= William Gregg (clerk and spy) =

Scottish spy (??–1708)

William Gregg (died 1708) was a Scottish spy who had been a clerk to the Secretary of State, Robert Harley. He was executed for treason after it was discovered that he had been selling State secrets to the French. The affair gravely damaged Harley politically, as he was rightly criticised for facilitating Gregg's treason through his lax security arrangements, although it is generally accepted that he had no knowledge of the treason itself.

==Life==
James Vernon, Secretary of State 1697-1702, had known Gregg's father, also named William Gregg, who was a diplomat. No doubt on his father's account, Vernon took the young Gregg into his service as his secretary, but had to dismiss him 'for his ill qualities', according to Gilbert Burnet. Gregg was indeed an unsuitable choice for such a position, as he had a criminal record and had narrowly escaped being found guilty of counterfeiting in 1697. His wife, who attempted to take all the blame on herself, was found guilty and, despite being pregnant, was sentenced to being branded on the hand. Nevertheless, when Robert Harley became secretary of state in 1706, he appointed Gregg to an underclerkship in his office, and even extended to him an exceptional amount of confidence. That, at any rate, was one explanation for the disaster which ensued; another, which has the authority of the celebrated author Daniel Defoe, then Gregg's fellow secretary, was that Harley's office was always in a state of the most complete disorder, and that papers of the gravest import were open to the inspection of every clerk, doorkeeper, or laundress in the establishment.

Antagonism was at its height between Godolphin and Harley at the close of 1707, and the Whigs were plotting to exclude Harley from the Privy Council. Intelligence came from the postmaster at Brussels that a packet of letters had been opened from the secretary's office and addressed to French minister Michel Chamillart, and they contained copies of important state papers; a covering note indicated that the copies were sent by Gregg. Gregg was arrested on 1 Jan. 1708, was examined by Sunderland on 3 January, and forthwith committed to Newgate. He was tried at the Old Bailey on 9 January for treasonable correspondence with France, pleaded guilty, and was sentenced to death.

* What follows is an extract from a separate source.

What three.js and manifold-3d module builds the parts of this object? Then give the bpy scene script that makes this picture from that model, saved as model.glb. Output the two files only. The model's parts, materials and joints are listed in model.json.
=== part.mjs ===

The culprit pleaded in extenuation of his crime his poverty and heavy debts, but swore positively that he had no accomplice in his crime. He seems to have felt a strong sense of loyalty to Harley, despite his previous betrayal of him, and refused steadfastly to implicate him. The Whig leaders, however, were eager to obtain evidence against Harley, and were in great hopes that the unfortunate man would say something to convict his chief of complicity.

The House of Lords formed a committee of seven to examine Gregg, and placed upon it Charles Seymour, 6th Duke of Somerset and two other dukes, besides Thomas Wharton, 1st Marquess of Wharton, Charles Townshend, 2nd Viscount Townshend, Charles Montagu, 1st Earl of Halifax, and John Somers, 1st Baron Somers. The committee went to Newgate on 7 February and informed Gregg that, if he would make a full confession, he might rely upon the intercession of the house.

In spite of the temptation thus dangled before him, the poor fellow adhered manfully to the truth of his first statement. The committee had the cruelty to keep the condemned man in suspense for three months. At length, they sent Queen Anne a recommendation that the execution should take place, bitterly disappointed at making no other discovery than that the business of the secretary's office was conducted in a strangely lax manner. Gregg was hanged and quartered at Tyburn on 28 April 1708, and his head was placed in Westminster Hall. Before he met his fate, he delivered a paper to the ordinary in which he solemnly exculpated Harley from all participation in his offence. He also left a letter, the contrite tenor of which was warmly commended by Hearne. Harley found it necessary during the second week in February 1708 to resign his secretaryship, but he had the generosity to allow Gregg's widow a pension of fifty pounds annually out of his private purse.